The branch main has been updated by rscheff:

URL: 
https://cgit.FreeBSD.org/src/commit/?id=43b117f88f3044d5f08e70b0daf0bb964f9ecb4b

commit 43b117f88f3044d5f08e70b0daf0bb964f9ecb4b
Author:     Richard Scheffenegger <[email protected]>
AuthorDate: 2023-06-06 20:56:44 +0000
Commit:     Richard Scheffenegger <[email protected]>
CommitDate: 2023-06-06 20:58:54 +0000

    tcp: make the maximum number of retransmissions tunable per VNET
    
    Both Windows (TcpMaxDataRetransmissions) and Linux (tcp_retries2)
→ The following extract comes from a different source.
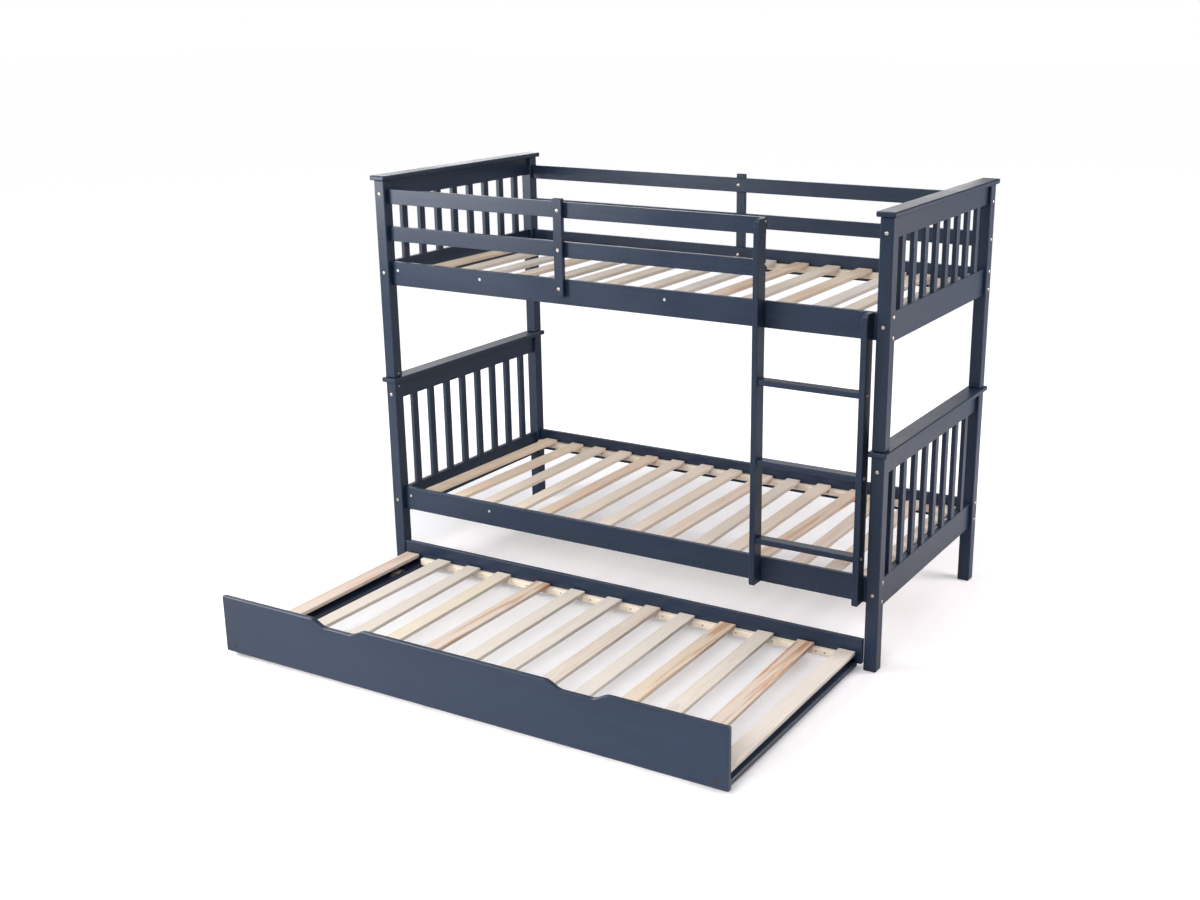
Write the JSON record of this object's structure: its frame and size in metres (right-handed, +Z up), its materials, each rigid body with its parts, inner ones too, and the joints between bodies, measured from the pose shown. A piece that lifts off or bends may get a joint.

    allow to restrict the maximum number of consecutive timer based
    retransmissions. Add that same capability on a per-VNet basis to
    FreeBSD.
    
    Reviewed By:            cc, tuexen, #transport
    Sponsored by:           NetApp, Inc.
    Differential Revision:  https://reviews.freebsd.org/D40424
---
 share/man/man4/tcp.4          |  5 ++++-
 sys/netinet/tcp_output.c      |  2 +-
 sys/netinet/tcp_stacks/bbr.c  |  8 ++++----
 sys/netinet/tcp_stacks/rack.c |  8 ++++----
 sys/netinet/tcp_timer.c       | 30 ++++++++++++++++++++++++++----
 sys/netinet/tcp_var.h         |  2 ++
 6 files changed, 41 insertions(+), 14 deletions(-)
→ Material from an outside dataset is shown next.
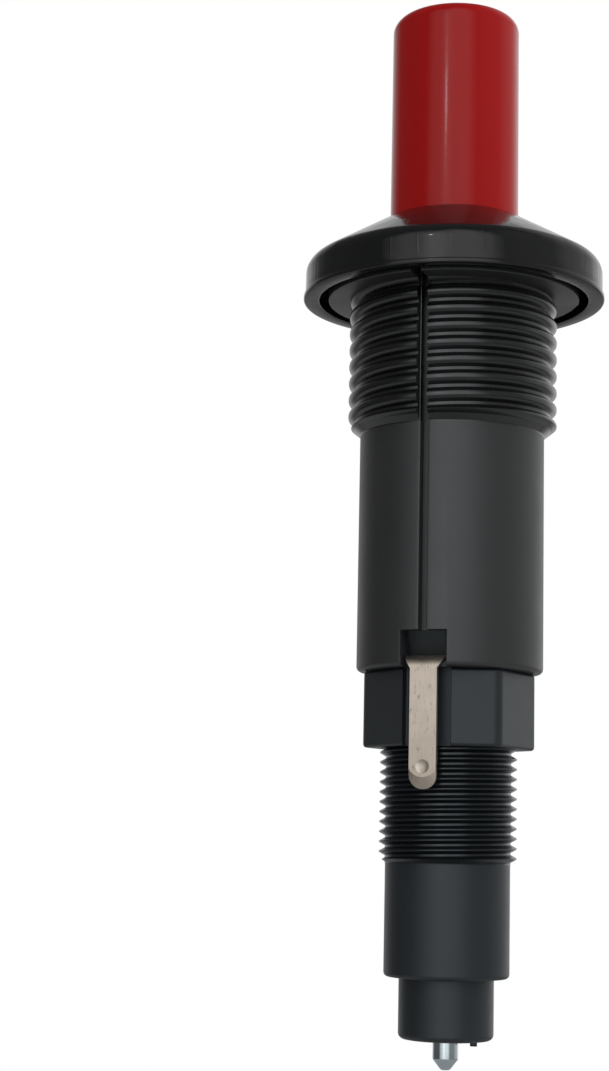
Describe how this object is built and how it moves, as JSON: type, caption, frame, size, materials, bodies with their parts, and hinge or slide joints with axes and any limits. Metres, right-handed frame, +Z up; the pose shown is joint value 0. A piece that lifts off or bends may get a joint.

diff --git a/share/man/man4/tcp.4 b/share/man/man4/tcp.4
index ce27705f7eda..382e39a4355d 100644
--- a/share/man/man4/tcp.4
+++ b/share/man/man4/tcp.4
@@ -34,7 +34,7 @@
 .\"     From: @(#)tcp.4        8.1 (Berkeley) 6/5/93
 .\" $FreeBSD$
 .\"
-.Dd February 3, 2023
+.Dd June 6, 2023
 .Dt TCP 4
 .Os
 .Sh NAME
@@ -843,6 +843,9 @@ Maximum size of automatic receive buffer.
 Initial
 .Tn TCP
 receive window (buffer size).
+.It Va retries
+Maximum number of consecutive timer based retransmits sent after a data
+segment is lost (default and maximum is 12).
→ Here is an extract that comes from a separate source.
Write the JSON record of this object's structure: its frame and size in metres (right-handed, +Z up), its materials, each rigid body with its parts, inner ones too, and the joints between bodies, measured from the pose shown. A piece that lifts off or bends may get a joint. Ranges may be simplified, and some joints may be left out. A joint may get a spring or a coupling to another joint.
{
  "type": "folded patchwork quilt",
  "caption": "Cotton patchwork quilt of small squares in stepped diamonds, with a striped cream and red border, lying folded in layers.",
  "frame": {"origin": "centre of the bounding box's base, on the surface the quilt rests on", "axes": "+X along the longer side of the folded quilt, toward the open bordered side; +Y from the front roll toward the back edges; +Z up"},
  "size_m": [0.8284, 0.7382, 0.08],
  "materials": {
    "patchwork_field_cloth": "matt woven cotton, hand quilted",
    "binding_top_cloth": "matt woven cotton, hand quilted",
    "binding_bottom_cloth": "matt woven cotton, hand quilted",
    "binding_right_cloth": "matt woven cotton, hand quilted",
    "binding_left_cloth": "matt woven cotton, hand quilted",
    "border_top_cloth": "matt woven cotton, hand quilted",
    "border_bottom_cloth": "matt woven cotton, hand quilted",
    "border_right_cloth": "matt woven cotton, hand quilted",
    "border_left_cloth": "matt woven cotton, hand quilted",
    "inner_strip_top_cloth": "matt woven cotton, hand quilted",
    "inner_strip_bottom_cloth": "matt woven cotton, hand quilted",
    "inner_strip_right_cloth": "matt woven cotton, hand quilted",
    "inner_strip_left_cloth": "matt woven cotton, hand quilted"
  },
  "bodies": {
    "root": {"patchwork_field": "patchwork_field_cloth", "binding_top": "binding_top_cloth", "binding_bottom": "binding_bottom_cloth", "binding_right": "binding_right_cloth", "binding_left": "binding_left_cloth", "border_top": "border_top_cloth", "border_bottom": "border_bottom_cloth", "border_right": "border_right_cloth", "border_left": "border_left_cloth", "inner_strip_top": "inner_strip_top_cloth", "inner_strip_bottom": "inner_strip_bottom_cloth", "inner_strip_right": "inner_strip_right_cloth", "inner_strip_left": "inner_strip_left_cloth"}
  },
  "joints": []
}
 .It Va rexmit_drop_options
 Drop TCP options from third and later retransmitted SYN segments
 of a connection.
diff --git a/sys/netinet/tcp_output.c b/sys/netinet/tcp_output.c
index abfab1a62176..800480413586 100644
--- a/sys/netinet/tcp_output.c
+++ b/sys/netinet/tcp_output.c
@@ -1766,7 +1766,7 @@ tcp_setpersist(struct tcpcb *tp)
                        tt = maxunacktime;
        }
        tcp_timer_activate(tp, TT_PERSIST, tt);
-       if (tp->t_rxtshift < TCP_MAXRXTSHIFT)
+       if (tp->t_rxtshift < V_tcp_retries)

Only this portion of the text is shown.